As she explained to a friend, “Harold has never done anything that required physical exertion. When he retires, he will sit in his easy chair and expect me to bring him his food.”
But to Martha’s surprise, soon after he retired Harold joined a health club. And one night, when he arrived home from exercise class, he announced, “I signed up for the wrestling tournament. I’m going to wrestle Friday night!”
Martha was shocked. “Please don’t do it, Harold,” she begged. She stayed away that Friday evening as Harold wrestled. Then about 10:00 p.m., just as she predicted, two men practically carried Harold home. He lay down on the couch, every muscle strained and bruised
Before she could speak, he sputtered, “Martha, I won!”
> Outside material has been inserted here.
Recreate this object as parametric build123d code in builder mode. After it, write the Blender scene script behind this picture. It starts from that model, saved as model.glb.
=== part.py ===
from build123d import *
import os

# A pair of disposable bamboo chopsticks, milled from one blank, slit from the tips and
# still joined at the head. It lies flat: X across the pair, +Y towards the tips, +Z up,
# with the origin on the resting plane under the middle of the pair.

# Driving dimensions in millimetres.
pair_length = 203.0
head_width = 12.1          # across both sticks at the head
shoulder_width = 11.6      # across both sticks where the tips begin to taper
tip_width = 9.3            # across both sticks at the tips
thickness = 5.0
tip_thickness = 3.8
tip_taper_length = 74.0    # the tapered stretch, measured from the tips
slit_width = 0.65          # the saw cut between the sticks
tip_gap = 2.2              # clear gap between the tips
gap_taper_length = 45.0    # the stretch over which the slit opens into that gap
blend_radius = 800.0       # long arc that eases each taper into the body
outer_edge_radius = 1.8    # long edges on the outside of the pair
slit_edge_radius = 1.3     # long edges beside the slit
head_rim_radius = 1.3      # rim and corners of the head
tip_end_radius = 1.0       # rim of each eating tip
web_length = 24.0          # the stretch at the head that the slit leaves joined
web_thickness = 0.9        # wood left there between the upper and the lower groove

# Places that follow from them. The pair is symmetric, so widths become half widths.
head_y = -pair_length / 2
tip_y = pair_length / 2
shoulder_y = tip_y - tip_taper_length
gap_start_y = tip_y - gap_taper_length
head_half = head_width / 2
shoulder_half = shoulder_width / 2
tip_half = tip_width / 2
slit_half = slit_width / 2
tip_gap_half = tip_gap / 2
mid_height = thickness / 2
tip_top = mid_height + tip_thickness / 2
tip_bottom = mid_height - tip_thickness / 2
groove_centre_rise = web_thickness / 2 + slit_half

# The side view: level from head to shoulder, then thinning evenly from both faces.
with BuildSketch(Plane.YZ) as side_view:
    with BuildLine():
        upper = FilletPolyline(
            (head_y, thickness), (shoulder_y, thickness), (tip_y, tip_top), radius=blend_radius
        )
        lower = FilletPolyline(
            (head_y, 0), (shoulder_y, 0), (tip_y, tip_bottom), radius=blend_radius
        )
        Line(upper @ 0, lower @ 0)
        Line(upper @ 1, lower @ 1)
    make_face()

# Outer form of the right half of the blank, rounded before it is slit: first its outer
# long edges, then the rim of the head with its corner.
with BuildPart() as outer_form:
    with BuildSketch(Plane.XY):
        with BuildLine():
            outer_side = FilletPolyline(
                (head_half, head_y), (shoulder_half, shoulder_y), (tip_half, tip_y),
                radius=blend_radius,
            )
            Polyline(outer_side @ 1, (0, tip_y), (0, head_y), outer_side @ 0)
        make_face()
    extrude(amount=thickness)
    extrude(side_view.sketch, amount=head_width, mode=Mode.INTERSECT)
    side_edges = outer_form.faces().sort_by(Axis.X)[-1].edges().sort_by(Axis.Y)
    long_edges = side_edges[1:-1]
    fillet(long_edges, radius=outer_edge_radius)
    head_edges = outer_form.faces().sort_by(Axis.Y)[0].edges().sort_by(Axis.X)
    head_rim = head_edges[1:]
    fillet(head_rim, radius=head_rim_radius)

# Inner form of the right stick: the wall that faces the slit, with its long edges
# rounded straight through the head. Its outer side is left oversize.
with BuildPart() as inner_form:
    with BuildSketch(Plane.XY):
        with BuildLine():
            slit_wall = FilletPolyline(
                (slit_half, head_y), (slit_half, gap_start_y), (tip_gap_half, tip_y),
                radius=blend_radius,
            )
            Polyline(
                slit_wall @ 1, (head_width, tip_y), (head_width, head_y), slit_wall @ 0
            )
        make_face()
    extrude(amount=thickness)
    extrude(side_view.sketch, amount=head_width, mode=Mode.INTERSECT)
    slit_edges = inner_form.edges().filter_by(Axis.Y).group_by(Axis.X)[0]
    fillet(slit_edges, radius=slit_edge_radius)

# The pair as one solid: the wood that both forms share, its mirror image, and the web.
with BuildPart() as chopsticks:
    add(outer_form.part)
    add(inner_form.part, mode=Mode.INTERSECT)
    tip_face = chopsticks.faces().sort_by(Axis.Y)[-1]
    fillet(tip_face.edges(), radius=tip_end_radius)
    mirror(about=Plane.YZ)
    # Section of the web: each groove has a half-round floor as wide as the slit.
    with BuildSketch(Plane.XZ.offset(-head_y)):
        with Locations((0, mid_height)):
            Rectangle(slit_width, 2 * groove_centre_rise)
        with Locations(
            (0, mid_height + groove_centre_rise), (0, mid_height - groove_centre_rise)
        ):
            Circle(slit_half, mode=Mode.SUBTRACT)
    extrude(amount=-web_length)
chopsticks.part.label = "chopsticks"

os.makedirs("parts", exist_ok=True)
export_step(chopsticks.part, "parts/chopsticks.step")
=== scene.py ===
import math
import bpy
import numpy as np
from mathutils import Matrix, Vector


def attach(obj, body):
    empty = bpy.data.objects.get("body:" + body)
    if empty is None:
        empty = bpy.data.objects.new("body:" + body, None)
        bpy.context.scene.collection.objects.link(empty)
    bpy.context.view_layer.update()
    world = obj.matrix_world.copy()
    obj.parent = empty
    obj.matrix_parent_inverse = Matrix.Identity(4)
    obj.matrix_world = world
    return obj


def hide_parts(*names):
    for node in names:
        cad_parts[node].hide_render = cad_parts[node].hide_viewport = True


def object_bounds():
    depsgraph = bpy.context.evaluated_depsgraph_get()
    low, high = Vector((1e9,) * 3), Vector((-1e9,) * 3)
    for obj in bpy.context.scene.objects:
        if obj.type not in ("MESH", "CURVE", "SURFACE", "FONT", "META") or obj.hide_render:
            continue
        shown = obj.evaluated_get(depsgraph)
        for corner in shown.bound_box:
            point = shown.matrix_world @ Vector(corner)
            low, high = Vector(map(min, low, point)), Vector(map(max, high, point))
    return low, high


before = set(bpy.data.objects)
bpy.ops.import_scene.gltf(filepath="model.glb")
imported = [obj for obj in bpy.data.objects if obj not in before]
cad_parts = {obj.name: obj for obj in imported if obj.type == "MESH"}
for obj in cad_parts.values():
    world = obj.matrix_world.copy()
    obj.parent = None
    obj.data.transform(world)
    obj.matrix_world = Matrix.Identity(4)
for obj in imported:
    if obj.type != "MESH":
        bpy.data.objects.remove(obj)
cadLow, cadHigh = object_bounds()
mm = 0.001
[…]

Harold worked hard for his success, but he proved that when you combine sweat with the belief you can do a certain thing, tremendous results follow.
In my mind I call Harold on the phone, “How did you do it?” I ask. “A poster outside an art gallery!” says Harold, “words that changed my life!”
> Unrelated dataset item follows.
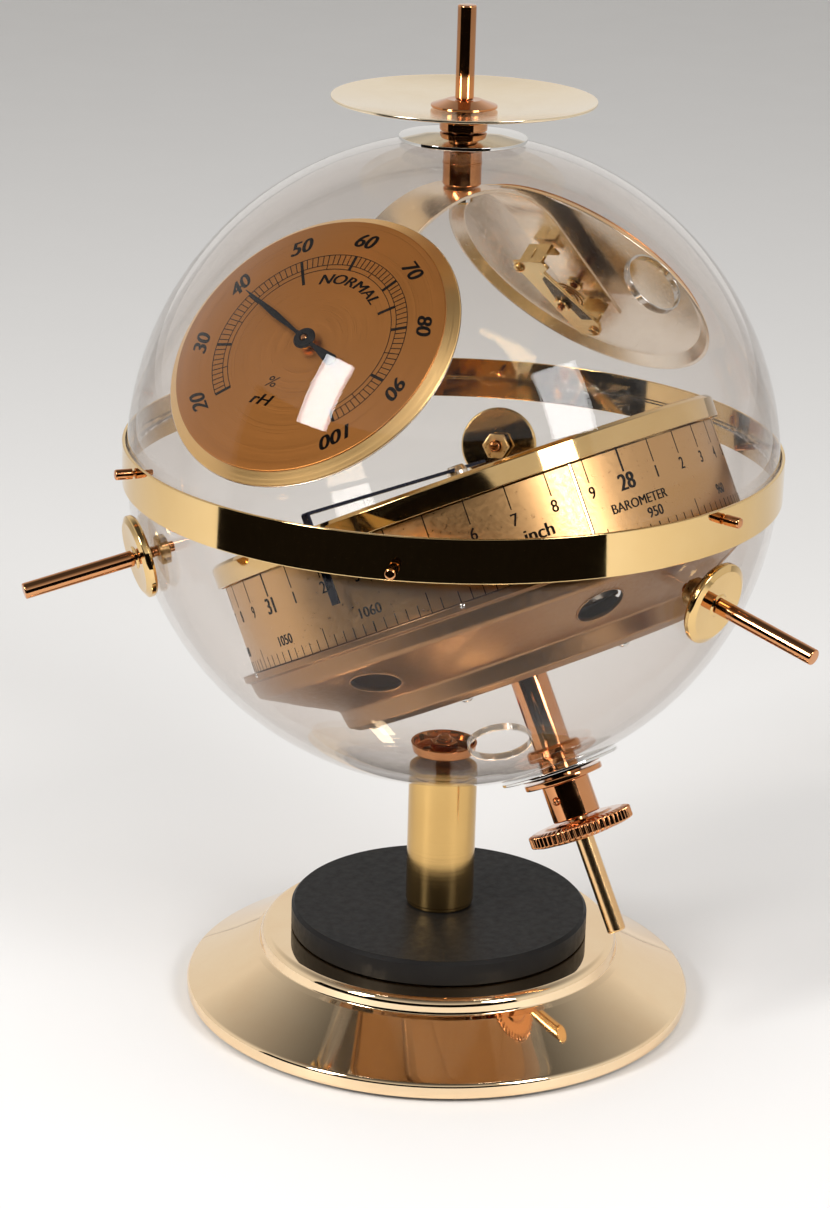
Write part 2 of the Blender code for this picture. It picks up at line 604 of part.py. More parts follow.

“Harold!” I whisper, “let’s say them together!” “If you think you’re beaten you are, If you think you dare not, you don’t, If you like to win, but think you can’t, It’s almost certain you won’t! And then we shout together: But, life’s battles don’t always go, To the stronger or faster man, For sooner or later, the man who wins, Is the man who thinks he can!
Those words are etched in my mind, have taken me through childhood and tough times later, but I’ve fixed those posters at home, one for my children and one again for me, because that one I wrote in red ink must have faded away, though never from my mind..!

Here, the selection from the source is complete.